** WORK REQUIRED **
Track down the lines that contain "from" and copy them.

** THE INPUT **

-*-*-

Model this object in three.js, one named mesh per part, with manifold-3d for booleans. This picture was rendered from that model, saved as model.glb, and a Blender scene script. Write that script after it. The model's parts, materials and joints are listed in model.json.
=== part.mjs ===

-*-*-

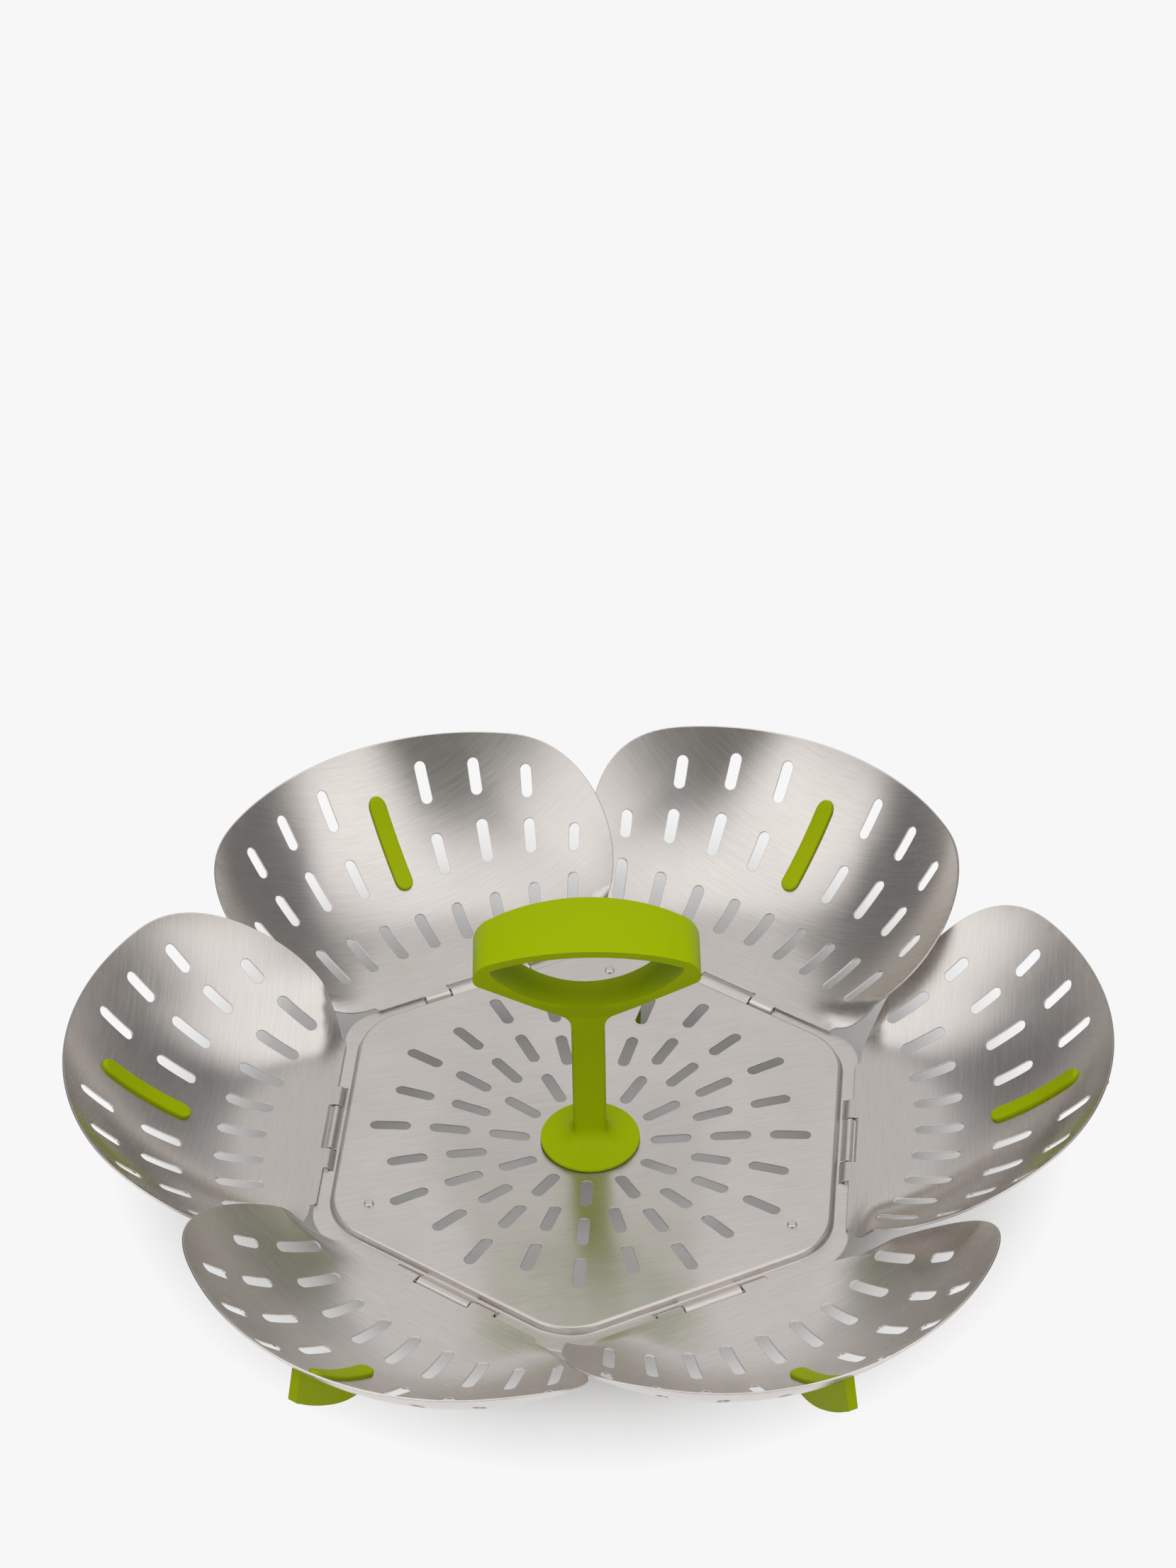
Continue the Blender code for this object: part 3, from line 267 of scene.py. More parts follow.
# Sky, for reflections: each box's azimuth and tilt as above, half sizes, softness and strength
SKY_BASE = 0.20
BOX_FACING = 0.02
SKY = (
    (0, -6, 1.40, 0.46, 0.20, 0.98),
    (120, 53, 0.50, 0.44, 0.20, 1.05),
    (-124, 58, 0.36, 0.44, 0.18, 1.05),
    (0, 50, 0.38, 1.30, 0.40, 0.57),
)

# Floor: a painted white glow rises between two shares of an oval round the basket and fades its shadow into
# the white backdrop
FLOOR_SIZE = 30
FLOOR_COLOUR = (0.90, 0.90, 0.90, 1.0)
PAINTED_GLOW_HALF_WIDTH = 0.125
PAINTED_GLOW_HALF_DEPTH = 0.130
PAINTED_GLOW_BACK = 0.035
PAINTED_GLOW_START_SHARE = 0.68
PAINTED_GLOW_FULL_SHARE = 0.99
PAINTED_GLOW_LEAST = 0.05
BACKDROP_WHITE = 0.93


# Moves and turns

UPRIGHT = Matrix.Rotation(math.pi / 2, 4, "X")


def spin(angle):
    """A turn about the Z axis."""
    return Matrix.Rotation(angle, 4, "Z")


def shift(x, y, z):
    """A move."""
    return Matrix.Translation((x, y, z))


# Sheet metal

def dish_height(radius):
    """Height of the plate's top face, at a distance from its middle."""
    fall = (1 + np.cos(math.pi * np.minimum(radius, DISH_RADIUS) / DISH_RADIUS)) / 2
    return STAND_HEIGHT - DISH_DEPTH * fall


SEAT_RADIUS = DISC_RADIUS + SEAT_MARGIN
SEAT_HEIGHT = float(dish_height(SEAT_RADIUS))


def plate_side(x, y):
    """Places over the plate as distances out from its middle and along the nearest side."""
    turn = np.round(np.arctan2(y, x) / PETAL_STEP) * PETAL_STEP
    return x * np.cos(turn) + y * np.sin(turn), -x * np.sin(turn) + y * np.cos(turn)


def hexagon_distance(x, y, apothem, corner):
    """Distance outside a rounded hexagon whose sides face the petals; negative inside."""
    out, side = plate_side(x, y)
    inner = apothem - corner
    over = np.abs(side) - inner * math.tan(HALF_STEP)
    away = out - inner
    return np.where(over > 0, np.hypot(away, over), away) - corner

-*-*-

** RESPONSE **
Model this object in three.js, one named mesh per part, with manifold-3d for booleans. This picture was rendered from that model, saved as model.glb, and a Blender scene script. Write that script after it. The model's parts, materials and joints are listed in model.json.
Continue the Blender code for this object: part 3, from line 267 of scene.py. More parts follow.
    """Height of the plate's top face, at a distance from its middle."""
    """Places over the plate as distances out from its middle and along the nearest side."""